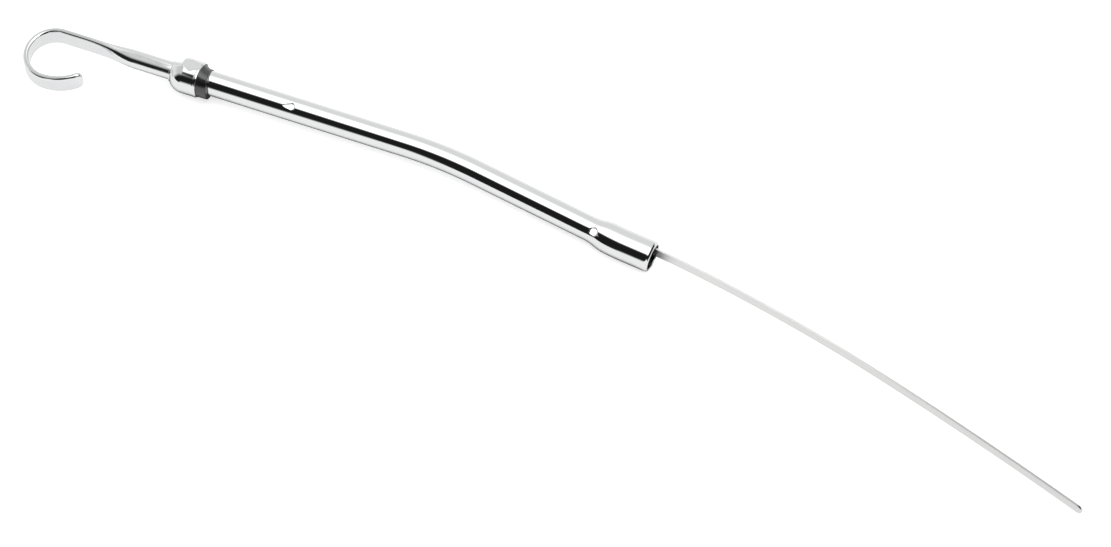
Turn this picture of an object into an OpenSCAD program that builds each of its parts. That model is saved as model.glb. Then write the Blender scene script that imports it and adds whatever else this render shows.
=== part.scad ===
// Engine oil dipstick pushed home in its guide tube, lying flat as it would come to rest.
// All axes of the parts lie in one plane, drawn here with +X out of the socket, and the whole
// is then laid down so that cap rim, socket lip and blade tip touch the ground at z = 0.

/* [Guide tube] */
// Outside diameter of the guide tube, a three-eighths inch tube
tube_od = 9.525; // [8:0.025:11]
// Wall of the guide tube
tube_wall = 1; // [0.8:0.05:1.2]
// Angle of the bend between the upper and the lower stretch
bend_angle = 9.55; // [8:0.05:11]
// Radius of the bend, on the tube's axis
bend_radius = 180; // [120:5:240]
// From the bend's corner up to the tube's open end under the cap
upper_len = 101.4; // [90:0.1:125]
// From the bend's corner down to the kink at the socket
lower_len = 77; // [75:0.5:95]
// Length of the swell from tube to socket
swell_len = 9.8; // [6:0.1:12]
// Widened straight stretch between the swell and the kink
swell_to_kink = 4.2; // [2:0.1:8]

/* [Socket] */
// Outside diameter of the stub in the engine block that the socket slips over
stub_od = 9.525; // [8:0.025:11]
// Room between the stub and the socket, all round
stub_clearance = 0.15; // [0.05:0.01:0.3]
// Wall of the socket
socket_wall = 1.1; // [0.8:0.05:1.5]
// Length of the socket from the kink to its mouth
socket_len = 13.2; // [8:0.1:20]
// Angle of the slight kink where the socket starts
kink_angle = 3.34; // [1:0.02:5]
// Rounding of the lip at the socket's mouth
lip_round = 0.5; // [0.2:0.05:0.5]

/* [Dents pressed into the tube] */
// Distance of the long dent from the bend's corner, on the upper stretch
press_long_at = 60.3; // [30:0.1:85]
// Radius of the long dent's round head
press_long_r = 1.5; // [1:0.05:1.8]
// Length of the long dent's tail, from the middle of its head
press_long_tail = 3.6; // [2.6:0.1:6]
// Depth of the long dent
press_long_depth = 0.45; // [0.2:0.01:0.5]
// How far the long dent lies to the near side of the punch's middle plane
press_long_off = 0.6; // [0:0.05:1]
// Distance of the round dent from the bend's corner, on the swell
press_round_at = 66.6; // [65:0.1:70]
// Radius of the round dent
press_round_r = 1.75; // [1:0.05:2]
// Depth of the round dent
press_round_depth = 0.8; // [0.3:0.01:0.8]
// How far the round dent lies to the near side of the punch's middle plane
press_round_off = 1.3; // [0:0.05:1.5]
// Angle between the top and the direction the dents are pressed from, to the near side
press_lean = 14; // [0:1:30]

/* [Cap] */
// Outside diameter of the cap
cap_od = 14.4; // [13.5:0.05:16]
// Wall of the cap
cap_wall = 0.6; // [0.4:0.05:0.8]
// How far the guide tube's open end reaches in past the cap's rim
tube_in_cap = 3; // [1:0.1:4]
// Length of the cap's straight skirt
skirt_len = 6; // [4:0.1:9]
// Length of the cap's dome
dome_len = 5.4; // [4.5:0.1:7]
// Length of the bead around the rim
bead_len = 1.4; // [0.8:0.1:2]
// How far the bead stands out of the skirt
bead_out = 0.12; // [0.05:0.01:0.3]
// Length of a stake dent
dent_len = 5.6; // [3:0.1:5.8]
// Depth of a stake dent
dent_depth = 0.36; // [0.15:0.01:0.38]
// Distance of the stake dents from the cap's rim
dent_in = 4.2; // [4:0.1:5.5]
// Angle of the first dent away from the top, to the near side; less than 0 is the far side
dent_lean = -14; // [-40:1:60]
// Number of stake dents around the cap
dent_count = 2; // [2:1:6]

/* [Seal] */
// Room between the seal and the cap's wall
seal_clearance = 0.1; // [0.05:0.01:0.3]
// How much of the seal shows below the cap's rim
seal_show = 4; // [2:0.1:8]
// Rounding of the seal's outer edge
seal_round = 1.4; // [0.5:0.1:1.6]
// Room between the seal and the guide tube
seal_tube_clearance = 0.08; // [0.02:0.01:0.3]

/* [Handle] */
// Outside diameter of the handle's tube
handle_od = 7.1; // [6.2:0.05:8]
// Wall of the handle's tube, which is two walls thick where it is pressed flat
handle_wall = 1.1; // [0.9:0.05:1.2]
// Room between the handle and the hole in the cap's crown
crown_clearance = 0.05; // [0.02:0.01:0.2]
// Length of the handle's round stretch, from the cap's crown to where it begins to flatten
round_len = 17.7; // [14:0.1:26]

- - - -

Quote only the stretch of lines that starts the data above and ends with the line containing "lip_round = 0.5; // [0.2:0.05:0.5]", both included.

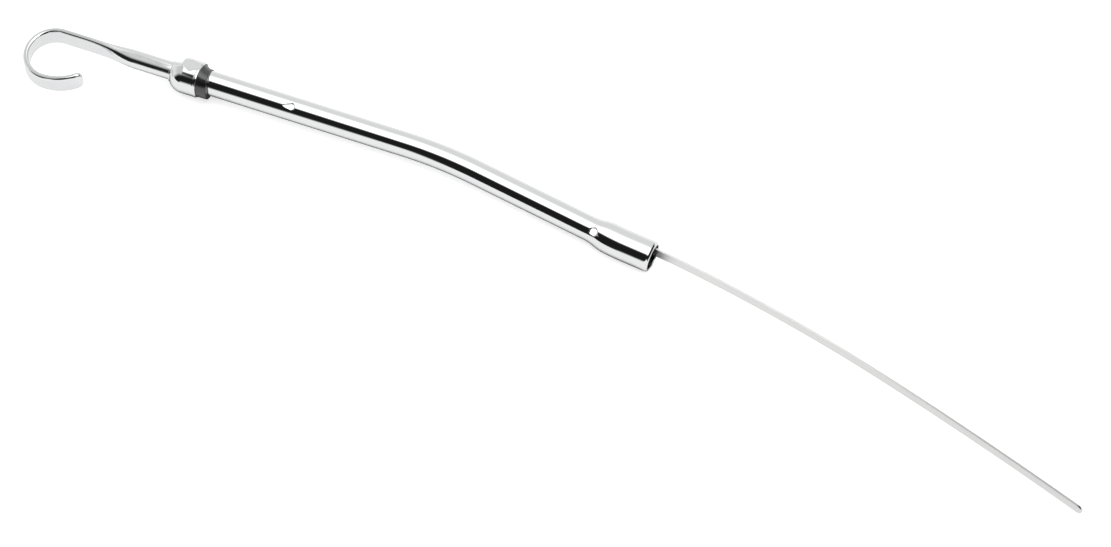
Turn this picture of an object into an OpenSCAD program that builds each of its parts. That model is saved as model.glb. Then write the Blender scene script that imports it and adds whatever else this render shows.
=== part.scad ===
// Engine oil dipstick pushed home in its guide tube, lying flat as it would come to rest.
// All axes of the parts lie in one plane, drawn here with +X out of the socket, and the whole
// is then laid down so that cap rim, socket lip and blade tip touch the ground at z = 0.

/* [Guide tube] */
// Outside diameter of the guide tube, a three-eighths inch tube
tube_od = 9.525; // [8:0.025:11]
// Wall of the guide tube
tube_wall = 1; // [0.8:0.05:1.2]
// Angle of the bend between the upper and the lower stretch
bend_angle = 9.55; // [8:0.05:11]
// Radius of the bend, on the tube's axis
bend_radius = 180; // [120:5:240]
// From the bend's corner up to the tube's open end under the cap
upper_len = 101.4; // [90:0.1:125]
// From the bend's corner down to the kink at the socket
lower_len = 77; // [75:0.5:95]
// Length of the swell from tube to socket
swell_len = 9.8; // [6:0.1:12]
// Widened straight stretch between the swell and the kink
swell_to_kink = 4.2; // [2:0.1:8]

/* [Socket] */
// Outside diameter of the stub in the engine block that the socket slips over
stub_od = 9.525; // [8:0.025:11]
// Room between the stub and the socket, all round
stub_clearance = 0.15; // [0.05:0.01:0.3]
// Wall of the socket
socket_wall = 1.1; // [0.8:0.05:1.5]
// Length of the socket from the kink to its mouth
socket_len = 13.2; // [8:0.1:20]
// Angle of the slight kink where the socket starts
kink_angle = 3.34; // [1:0.02:5]
// Rounding of the lip at the socket's mouth
lip_round = 0.5; // [0.2:0.05:0.5]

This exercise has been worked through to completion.